* Start RECORDED INFORMATION *
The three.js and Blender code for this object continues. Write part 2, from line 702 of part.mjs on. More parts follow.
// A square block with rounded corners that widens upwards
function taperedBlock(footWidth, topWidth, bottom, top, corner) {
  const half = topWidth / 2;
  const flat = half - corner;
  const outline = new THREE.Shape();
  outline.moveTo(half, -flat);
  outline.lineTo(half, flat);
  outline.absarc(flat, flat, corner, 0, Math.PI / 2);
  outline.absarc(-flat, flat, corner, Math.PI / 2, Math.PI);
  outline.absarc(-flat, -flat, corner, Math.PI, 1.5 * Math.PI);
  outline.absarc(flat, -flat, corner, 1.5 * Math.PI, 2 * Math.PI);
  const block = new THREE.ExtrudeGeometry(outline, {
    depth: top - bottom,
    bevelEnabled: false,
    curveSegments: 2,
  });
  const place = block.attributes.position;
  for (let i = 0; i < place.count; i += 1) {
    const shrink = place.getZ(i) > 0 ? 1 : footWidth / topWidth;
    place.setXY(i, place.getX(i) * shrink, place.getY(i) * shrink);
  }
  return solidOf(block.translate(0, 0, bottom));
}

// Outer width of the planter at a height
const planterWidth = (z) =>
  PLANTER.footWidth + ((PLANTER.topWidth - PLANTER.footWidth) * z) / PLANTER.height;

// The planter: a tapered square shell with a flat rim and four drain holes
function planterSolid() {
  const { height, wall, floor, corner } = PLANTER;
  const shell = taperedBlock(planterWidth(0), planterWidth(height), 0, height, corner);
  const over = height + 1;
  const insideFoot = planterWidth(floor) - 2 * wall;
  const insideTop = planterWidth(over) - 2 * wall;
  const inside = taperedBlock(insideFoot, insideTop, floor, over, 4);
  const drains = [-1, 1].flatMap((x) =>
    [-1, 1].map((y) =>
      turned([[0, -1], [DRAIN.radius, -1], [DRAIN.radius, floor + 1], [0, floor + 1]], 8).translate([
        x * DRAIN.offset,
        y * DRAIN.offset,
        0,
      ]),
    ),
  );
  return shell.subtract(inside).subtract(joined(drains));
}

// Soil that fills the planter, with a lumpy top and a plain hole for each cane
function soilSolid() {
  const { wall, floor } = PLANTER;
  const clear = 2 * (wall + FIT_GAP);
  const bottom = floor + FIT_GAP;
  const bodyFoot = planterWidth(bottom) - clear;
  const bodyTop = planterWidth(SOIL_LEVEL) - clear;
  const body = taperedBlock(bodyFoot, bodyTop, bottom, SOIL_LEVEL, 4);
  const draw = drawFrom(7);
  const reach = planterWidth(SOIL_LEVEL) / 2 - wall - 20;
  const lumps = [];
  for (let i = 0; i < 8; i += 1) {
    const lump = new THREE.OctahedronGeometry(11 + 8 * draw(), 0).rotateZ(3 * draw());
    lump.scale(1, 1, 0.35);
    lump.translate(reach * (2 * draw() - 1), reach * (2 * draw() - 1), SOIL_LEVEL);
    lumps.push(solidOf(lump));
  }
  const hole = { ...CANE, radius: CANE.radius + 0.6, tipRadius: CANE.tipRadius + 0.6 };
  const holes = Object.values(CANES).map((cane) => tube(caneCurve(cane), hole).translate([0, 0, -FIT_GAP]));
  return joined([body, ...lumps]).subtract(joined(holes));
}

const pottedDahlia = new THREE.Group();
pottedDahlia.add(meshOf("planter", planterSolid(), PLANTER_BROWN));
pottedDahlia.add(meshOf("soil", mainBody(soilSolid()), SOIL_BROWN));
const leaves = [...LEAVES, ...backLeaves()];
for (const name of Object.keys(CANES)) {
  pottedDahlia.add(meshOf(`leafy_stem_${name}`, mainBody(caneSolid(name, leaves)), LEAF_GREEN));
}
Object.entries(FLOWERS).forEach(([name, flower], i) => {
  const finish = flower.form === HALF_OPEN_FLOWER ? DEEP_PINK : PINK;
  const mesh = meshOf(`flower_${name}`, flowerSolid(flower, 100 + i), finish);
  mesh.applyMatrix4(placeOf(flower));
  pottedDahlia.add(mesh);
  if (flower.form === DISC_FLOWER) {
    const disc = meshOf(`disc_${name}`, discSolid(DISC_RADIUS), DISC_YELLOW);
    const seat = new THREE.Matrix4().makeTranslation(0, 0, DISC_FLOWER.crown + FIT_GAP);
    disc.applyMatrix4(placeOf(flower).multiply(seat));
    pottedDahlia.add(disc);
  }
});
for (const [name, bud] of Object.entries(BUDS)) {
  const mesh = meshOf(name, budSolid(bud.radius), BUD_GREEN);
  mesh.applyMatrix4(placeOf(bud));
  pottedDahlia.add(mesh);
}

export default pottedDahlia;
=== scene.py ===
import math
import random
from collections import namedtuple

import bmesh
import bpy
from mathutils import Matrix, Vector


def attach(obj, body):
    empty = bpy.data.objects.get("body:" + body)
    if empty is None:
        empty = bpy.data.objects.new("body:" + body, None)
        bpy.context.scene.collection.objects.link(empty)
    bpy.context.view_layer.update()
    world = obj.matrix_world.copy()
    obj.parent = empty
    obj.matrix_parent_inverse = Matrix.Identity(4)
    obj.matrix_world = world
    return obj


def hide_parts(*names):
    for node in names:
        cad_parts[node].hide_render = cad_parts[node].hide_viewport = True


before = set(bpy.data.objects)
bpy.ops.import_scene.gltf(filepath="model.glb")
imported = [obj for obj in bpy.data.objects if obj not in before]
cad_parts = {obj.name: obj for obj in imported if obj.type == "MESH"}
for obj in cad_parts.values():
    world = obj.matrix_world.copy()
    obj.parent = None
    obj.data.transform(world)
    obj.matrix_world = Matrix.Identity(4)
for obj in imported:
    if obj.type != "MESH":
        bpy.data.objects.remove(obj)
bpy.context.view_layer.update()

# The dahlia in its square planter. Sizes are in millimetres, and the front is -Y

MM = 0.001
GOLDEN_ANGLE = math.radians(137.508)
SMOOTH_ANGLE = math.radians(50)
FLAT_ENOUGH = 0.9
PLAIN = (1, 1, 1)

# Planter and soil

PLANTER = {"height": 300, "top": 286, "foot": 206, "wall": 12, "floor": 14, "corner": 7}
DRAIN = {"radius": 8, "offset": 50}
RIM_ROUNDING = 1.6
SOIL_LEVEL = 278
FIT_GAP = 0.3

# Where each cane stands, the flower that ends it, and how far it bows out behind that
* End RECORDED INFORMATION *
Write out the lines above, starting at the line that contains "cad_parts[node].hide_render = cad_parts[node].hide_viewport" and ending with the final line, and nothing else; copy them exactly.

        cad_parts[node].hide_render = cad_parts[node].hide_viewport = True


before = set(bpy.data.objects)
bpy.ops.import_scene.gltf(filepath="model.glb")
imported = [obj for obj in bpy.data.objects if obj not in before]
cad_parts = {obj.name: obj for obj in imported if obj.type == "MESH"}
for obj in cad_parts.values():
    world = obj.matrix_world.copy()
    obj.parent = None
    obj.data.transform(world)
    obj.matrix_world = Matrix.Identity(4)
for obj in imported:
    if obj.type != "MESH":
        bpy.data.objects.remove(obj)
bpy.context.view_layer.update()

# The dahlia in its square planter. Sizes are in millimetres, and the front is -Y

MM = 0.001
GOLDEN_ANGLE = math.radians(137.508)
SMOOTH_ANGLE = math.radians(50)
FLAT_ENOUGH = 0.9
PLAIN = (1, 1, 1)

# Planter and soil

PLANTER = {"height": 300, "top": 286, "foot": 206, "wall": 12, "floor": 14, "corner": 7}
DRAIN = {"radius": 8, "offset": 50}
RIM_ROUNDING = 1.6
SOIL_LEVEL = 278
FIT_GAP = 0.3

# Where each cane stands, the flower that ends it, and how far it bows out behind that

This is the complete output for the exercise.